Süleyman Çelebi Mevlid’i Üzerine Felsefî Bir Değerlendirme
Süleyman Çelebi Mevlid’i Üzerine Felsefî Bir Değerlendirme
Süleyman Çelebi’nin Mevlid’i, döneminde olduğu kadar ilerleyen zaman dilimleri içinde de kolay anlaşılan ve kalplere tesir eden bir sadeliktedir. Çünkü bu üslup, “saf bir imana” hitap eder. Peygamberimizin kucaklayıcı ve müjdeleyici fonksiyonunu, her bir insanın ve genelde beşeriyetin iç aydınlanması adına bir kurtarıcılık olarak teşhis eder.

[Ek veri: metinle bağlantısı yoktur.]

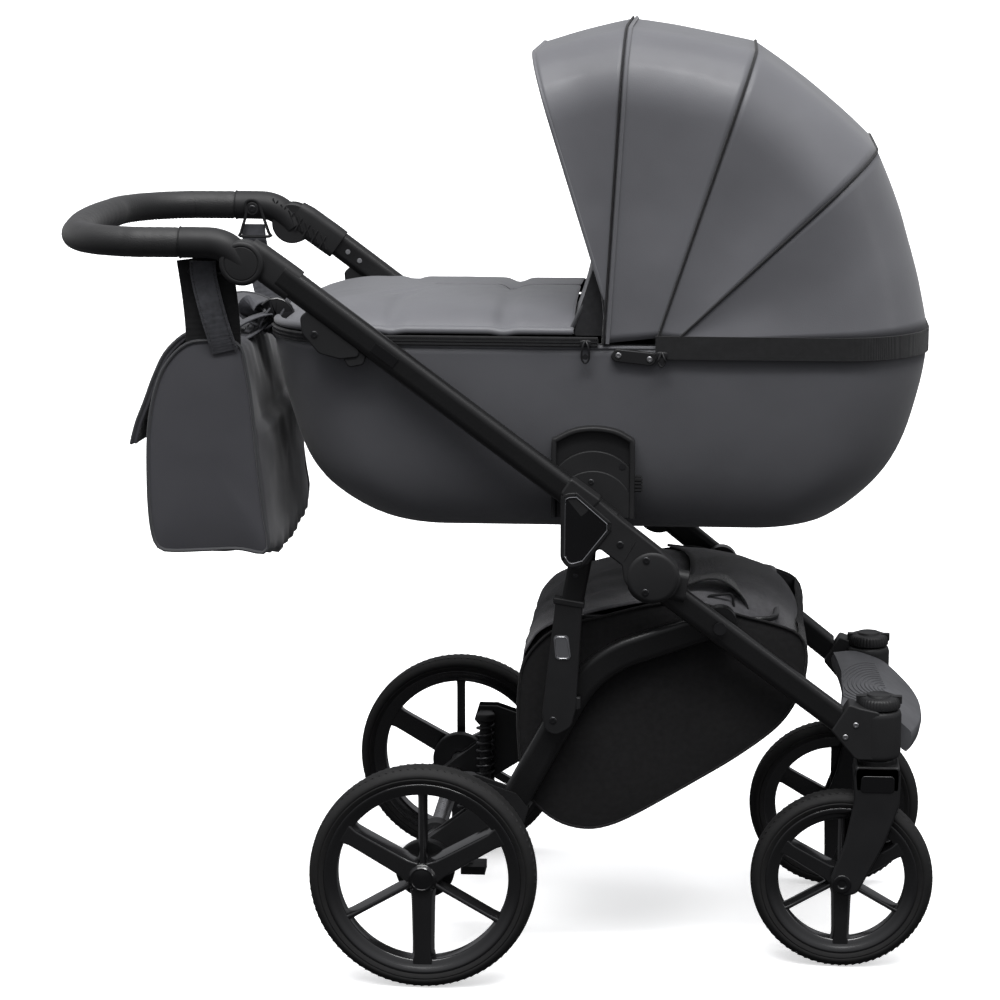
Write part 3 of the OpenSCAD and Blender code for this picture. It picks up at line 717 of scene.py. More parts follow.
def wheel(node, tyre_node, body):
    low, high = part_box(tyre_node)
    c = (low + high) * 500
    place = np.array([c.x - SHIFT, c.y, c.z])
    sgn = 1 if c.y > 0 else -1
    r = (high.z - low.z) * 500
    w = (high.y - low.y) * 1000
    rear = r > 130
    hub = 20 if rear else 17
    rim_out, rim_in = r - 20, r - 36
    h = w / 2
    rim = lathe([(rim_out - 1, -h + 3), (rim_out + 0.5, -h + 2), (rim_out + 0.5, h - 2),
                 (rim_out - 1.5, h - 1.2), (rim_out - 5, h - 2.2), (rim_out - 7, h - 4),
                 (rim_out - 11, h - 6), (rim_in + 1.5, h - 7.5), (rim_in, h - 9),
                 (rim_in - 0.5, 0), (rim_in, -h + 9), (rim_in + 4, -h + 6), (rim_out - 4, -h + 4)],
                place, sgn, 96)
    hub_part = lathe([(2, -h), (hub - 2, -h), (hub, -h + 2), (hub, h - 9), (hub - 1.5, h - 6),
                      (hub - 3, h - 5), (hub - 3.4, h - 3), (2, h - 3)], place, sgn, 48)
    parts = [rim, hub_part]
    wide, thin = ((27, 23), (8.5, 8)) if rear else ((23, 19), (7.5, 7))
    for i in range(3):
        parts.append(spoke(place, math.radians(30 + 120 * i), hub - 6, rim_in + 5, *wide,
                           -h + 9, h - 5.5, sgn))
        parts.append(spoke(place, math.radians(90 + 120 * i), hub - 6, rim_in + 5, *thin,
                           -h + 11, h - 8, sgn))
    v, f = join_lists(parts)
    obj = build(node + "_spoked", v, f, "rim", body, angle=32)
    modifiers(obj, bevel=0.9, segments=2, angle=30)
    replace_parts(obj, node)
    cap = turned([(0.6, -4), (hub - 4, -4), (hub - 4, 2.4), (hub - 5, 3.4), (hub - 6.6, 3.4),
                  (hub - 7, 2.9), (hub - 9, 3.2), (4, 3.9), (0.5, 4)],
                 place + [0, sgn * (h - 4), 0], [0, sgn, 0], 48)
    build(node + "_cap", *cap, "gloss", body)
    # tyre: crowned tread with two side grooves
    ro, ri = r, r - 21
    outline = [(ri, -h + 3.5), (ri + 3, -h + 1.2), (ri + 7, -h + 0.2), (ri + 8.2, -h + 1.1),
               (ri + 9.4, -h + 0.2), (ri + 13, -h + 1.0), (ro - 3.6, -h + 4.6), (ro - 2.2, -h + 7),
               (ro - 2.6, -h + 8), (ro - 1.4, -h + 9), (ro - 0.3, -h * 0.3), (ro, 0)]
    outline = outline + [(a, -b) for a, b in outline[-2::-1]]
    v, f = lathe(outline, place, sgn, 128)
    tyre = build(tyre_node + "_tread", v, f, "rubber", body, angle=50)
    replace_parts(tyre, tyre_node)
    # low blocks round the tread, in two staggered rows
    blocks = []
    count = 96 if rear else 80
    for row, y in enumerate((-0.42, 0.0, 0.42)):
        for i in range(count):
            a = 2 * math.pi * (i + 0.5 * (row % 2)) / count
            d = np.array([math.cos(a), 0, math.sin(a)])
            t = np.array([-d[2], 0, d[0]])
            base = place + d * (ro - 1.6 - 3.2 * abs(y) ** 1.5) + np.array([0, sgn * y * h, 0])
            half_t, half_y = math.pi * ro / count * 0.62, h * 0.17
            pts = []
            for e in (0, 1.5):
                k = 1 if e == 0 else 0.78
                for s1, s2 in ((-1, -1), (1, -1), (1, 1), (-1, 1)):
                    pts.append(base + d * e + t * s1 * half_t * k
                               + np.array([0, s2 * half_y * k + s1 * 1.2, 0]))
            blocks.append((pts, [[0, 1, 2, 3], [7, 6, 5, 4], [0, 4, 5, 1], [1, 5, 6, 2],
                                 [2, 6, 7, 3], [3, 7, 4, 0]]))
    v, f = join_lists(blocks)
    build(tyre_node + "_blocks", v, f, "rubber", body, angle=20)


for side_name in ("left", "right"):
    wheel("rear_wheel_" + side_name, "rear_tyre_" + side_name, "rear_roller_" + side_name)
    wheel("front_wheel_" + side_name, "front_tyre_" + side_name, "front_roller_" + side_name)

# ---- springs ---------------------------------------------------------------------------------

low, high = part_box("suspension_springs")
spring_y = high.y * 1000 - 13 - 4.6
spring_y = 171.5 - 1.3 - 22 + 1.3
parts = []
rear_r = centre("rear_tyre_left").z
for sgn in (-1, 1):
    y = sgn * spring_y
    turns, n = 7.5, 150
    t = np.linspace(0, 1, n)
    helix = np.stack([45 + 11.5 * np.cos(2 * math.pi * turns * t),
                      y + 11.5 * np.sin(2 * math.pi * turns * t),
                      rear_r + 3 + 82 * t], axis=1)
    parts.append(sweep(helix, disc_section(1.9, 8)))
v, f = join_lists(parts)
build("spring_coils", v, f, "dark_steel", "rear_frame")
parts = []
for sgn in (-1, 1):
    y = sgn * spring_y
    parts.append(turned([(0.5, -6), (12, -6), (13, -5), (13, 2), (8.5, 3), (8, 84), (13, 86),
                         (13.5, 88), (13.5, 93), (12.5, 95.5), (9, 96.5), (0.5, 97)],
                        [45, y, rear_r], [0, 0, 1], 32))
    foot = [(2, rear_r - 14), (50, rear_r - 14), (50, rear_r + 2), (14, rear_r + 2),
            (2, rear_r - 8)]
    parts.append(plate(fillet(foot, 2), y - 8, y + 8))
    parts.append(plate(fillet([(36, rear_r + 90), (54, rear_r + 90), (54, rear_r + 96),
                               (36, rear_r + 96)], 1.5), *sorted((y, sgn * 168))))
v, f = join_lists(parts)
obj = modifiers(build("spring_seats", v, f, "plastic", "rear_frame"), bevel=0.8)
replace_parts(obj, "suspension_springs")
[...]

Fıkhî ya da batını aşırılıklardan uzak, Ulvî olanla insanî olanın derin rabıtasını bize hissettirir. Gönülden hareketle oluşturulan bir iç tefekkürün eksen hattını bize gösterir. Klasik irfanî edebiyatımızın hayat bahşedici önemli eserlerden olan Süleyman Çelebi’nin Mevlid’ine gelenekli felsefemiz açısından önem atfedilmelidir. Bu, aynı zamanda İslamî kültür ortamı çerçevesinde yaşanmış Anadolu Bilgeliğinin de niteliğini anlamak bakımından son derece gereklidir. Kendimize has Medeniyet Bilincimizin içinde var olan birlik ruhunun ve Peygamber sevgisiyle bütünleşen insan anlayışımızın fark edilmesini, etik değerlerimize ilişkin sistematiği keşfedilmesini sağlayacaktır. Bu metinle anlarız ki, Peygamber algısı ve sevgisi, hem dilin içindeki bilgeliğin ne olduğunu bize bildirir, hem de biz bu metinle saf imanın ulaştırdığı atmosferde “Birlik”in ruhuna nüfuz ederiz.